◆ **Exercise prompt**: Quote every line below exactly as it reads.

-=-=-=-=-

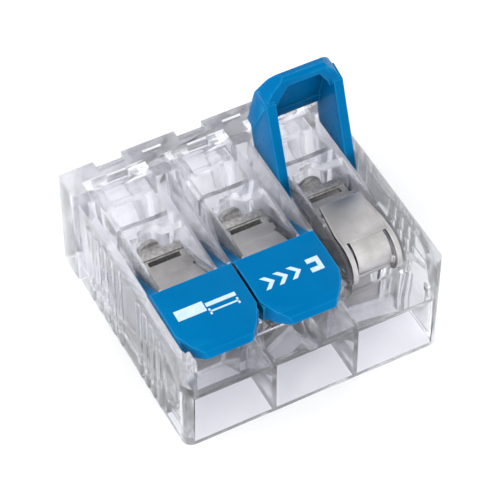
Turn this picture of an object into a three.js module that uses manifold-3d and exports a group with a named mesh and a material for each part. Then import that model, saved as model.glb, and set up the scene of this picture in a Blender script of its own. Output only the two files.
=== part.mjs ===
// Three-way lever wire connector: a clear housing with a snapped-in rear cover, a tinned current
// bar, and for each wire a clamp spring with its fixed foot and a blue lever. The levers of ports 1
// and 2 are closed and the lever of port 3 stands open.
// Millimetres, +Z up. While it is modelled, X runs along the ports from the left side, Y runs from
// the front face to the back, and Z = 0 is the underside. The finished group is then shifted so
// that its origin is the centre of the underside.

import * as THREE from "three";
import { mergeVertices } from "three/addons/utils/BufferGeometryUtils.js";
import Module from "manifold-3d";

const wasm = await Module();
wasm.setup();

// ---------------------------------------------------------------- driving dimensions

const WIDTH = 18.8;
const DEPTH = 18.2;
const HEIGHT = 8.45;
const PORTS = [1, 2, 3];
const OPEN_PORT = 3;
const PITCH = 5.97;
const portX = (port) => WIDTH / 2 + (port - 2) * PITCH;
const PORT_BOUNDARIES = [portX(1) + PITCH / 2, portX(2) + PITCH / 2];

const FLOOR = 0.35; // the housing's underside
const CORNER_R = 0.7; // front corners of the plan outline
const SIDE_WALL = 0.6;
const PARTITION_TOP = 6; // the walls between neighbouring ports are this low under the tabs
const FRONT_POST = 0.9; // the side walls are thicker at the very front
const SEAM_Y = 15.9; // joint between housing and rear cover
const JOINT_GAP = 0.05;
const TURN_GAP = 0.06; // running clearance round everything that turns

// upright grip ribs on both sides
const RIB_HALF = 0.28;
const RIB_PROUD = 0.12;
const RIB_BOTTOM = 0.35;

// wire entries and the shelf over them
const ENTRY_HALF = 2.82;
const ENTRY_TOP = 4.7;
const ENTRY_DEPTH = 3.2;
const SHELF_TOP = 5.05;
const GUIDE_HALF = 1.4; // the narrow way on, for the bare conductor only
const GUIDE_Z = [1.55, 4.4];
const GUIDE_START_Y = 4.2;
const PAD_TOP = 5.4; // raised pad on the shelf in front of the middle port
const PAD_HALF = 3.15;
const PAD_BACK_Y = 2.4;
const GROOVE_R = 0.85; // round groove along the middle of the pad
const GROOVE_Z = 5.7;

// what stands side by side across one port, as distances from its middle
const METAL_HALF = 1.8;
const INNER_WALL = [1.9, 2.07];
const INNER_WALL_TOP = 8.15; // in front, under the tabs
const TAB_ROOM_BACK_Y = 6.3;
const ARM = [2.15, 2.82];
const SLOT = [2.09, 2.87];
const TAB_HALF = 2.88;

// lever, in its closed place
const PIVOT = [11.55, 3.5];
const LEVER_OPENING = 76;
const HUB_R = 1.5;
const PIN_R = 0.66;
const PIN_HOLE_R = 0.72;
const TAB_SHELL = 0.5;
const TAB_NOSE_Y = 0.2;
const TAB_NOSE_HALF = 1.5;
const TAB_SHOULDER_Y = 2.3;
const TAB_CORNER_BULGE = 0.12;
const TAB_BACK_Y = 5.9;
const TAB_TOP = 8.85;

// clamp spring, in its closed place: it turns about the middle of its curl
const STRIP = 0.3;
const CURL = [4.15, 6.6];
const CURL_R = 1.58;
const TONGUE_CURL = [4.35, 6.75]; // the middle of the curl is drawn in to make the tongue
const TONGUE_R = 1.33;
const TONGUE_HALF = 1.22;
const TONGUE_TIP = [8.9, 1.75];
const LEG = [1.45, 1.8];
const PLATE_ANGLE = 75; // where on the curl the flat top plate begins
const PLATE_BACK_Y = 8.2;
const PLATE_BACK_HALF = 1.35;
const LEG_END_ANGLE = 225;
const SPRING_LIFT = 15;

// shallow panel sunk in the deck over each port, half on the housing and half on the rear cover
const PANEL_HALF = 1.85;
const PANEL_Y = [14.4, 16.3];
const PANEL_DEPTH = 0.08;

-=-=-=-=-

◆ **Response to the task**:
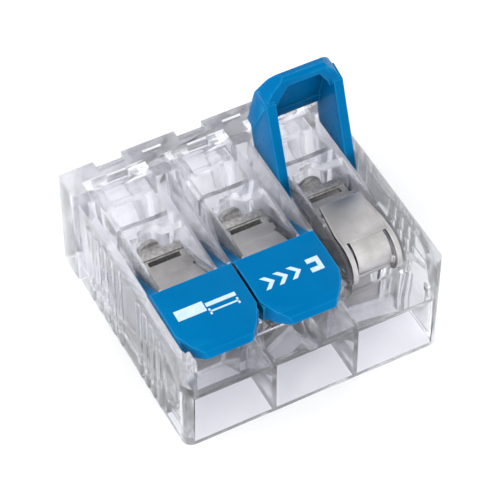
Turn this picture of an object into a three.js module that uses manifold-3d and exports a group with a named mesh and a material for each part. Then import that model, saved as model.glb, and set up the scene of this picture in a Blender script of its own. Output only the two files.
=== part.mjs ===
// Three-way lever wire connector: a clear housing with a snapped-in rear cover, a tinned current
// bar, and for each wire a clamp spring with its fixed foot and a blue lever. The levers of ports 1
// and 2 are closed and the lever of port 3 stands open.
// Millimetres, +Z up. While it is modelled, X runs along the ports from the left side, Y runs from
// the front face to the back, and Z = 0 is the underside. The finished group is then shifted so
// that its origin is the centre of the underside.

import * as THREE from "three";
import { mergeVertices } from "three/addons/utils/BufferGeometryUtils.js";
import Module from "manifold-3d";

const wasm = await Module();
wasm.setup();

// ---------------------------------------------------------------- driving dimensions

const WIDTH = 18.8;
const DEPTH = 18.2;
const HEIGHT = 8.45;
const PORTS = [1, 2, 3];
const OPEN_PORT = 3;
const PITCH = 5.97;
const portX = (port) => WIDTH / 2 + (port - 2) * PITCH;
const PORT_BOUNDARIES = [portX(1) + PITCH / 2, portX(2) + PITCH / 2];

const FLOOR = 0.35; // the housing's underside
const CORNER_R = 0.7; // front corners of the plan outline
const SIDE_WALL = 0.6;
const PARTITION_TOP = 6; // the walls between neighbouring ports are this low under the tabs
const FRONT_POST = 0.9; // the side walls are thicker at the very front
const SEAM_Y = 15.9; // joint between housing and rear cover
const JOINT_GAP = 0.05;
const TURN_GAP = 0.06; // running clearance round everything that turns

// upright grip ribs on both sides
const RIB_HALF = 0.28;
const RIB_PROUD = 0.12;
const RIB_BOTTOM = 0.35;

// wire entries and the shelf over them
const ENTRY_HALF = 2.82;
const ENTRY_TOP = 4.7;
const ENTRY_DEPTH = 3.2;
const SHELF_TOP = 5.05;
const GUIDE_HALF = 1.4; // the narrow way on, for the bare conductor only
const GUIDE_Z = [1.55, 4.4];
const GUIDE_START_Y = 4.2;
const PAD_TOP = 5.4; // raised pad on the shelf in front of the middle port
const PAD_HALF = 3.15;
const PAD_BACK_Y = 2.4;
const GROOVE_R = 0.85; // round groove along the middle of the pad
const GROOVE_Z = 5.7;

// what stands side by side across one port, as distances from its middle
const METAL_HALF = 1.8;
const INNER_WALL = [1.9, 2.07];
const INNER_WALL_TOP = 8.15; // in front, under the tabs
const TAB_ROOM_BACK_Y = 6.3;
const ARM = [2.15, 2.82];
const SLOT = [2.09, 2.87];
const TAB_HALF = 2.88;

// lever, in its closed place
const PIVOT = [11.55, 3.5];
const LEVER_OPENING = 76;
const HUB_R = 1.5;
const PIN_R = 0.66;
const PIN_HOLE_R = 0.72;
const TAB_SHELL = 0.5;
const TAB_NOSE_Y = 0.2;
const TAB_NOSE_HALF = 1.5;
const TAB_SHOULDER_Y = 2.3;
const TAB_CORNER_BULGE = 0.12;
const TAB_BACK_Y = 5.9;
const TAB_TOP = 8.85;

// clamp spring, in its closed place: it turns about the middle of its curl
const STRIP = 0.3;
const CURL = [4.15, 6.6];
const CURL_R = 1.58;
const TONGUE_CURL = [4.35, 6.75]; // the middle of the curl is drawn in to make the tongue
const TONGUE_R = 1.33;
const TONGUE_HALF = 1.22;
const TONGUE_TIP = [8.9, 1.75];
const LEG = [1.45, 1.8];
const PLATE_ANGLE = 75; // where on the curl the flat top plate begins
const PLATE_BACK_Y = 8.2;
const PLATE_BACK_HALF = 1.35;
const LEG_END_ANGLE = 225;
const SPRING_LIFT = 15;

// shallow panel sunk in the deck over each port, half on the housing and half on the rear cover
const PANEL_HALF = 1.85;
const PANEL_Y = [14.4, 16.3];
const PANEL_DEPTH = 0.08;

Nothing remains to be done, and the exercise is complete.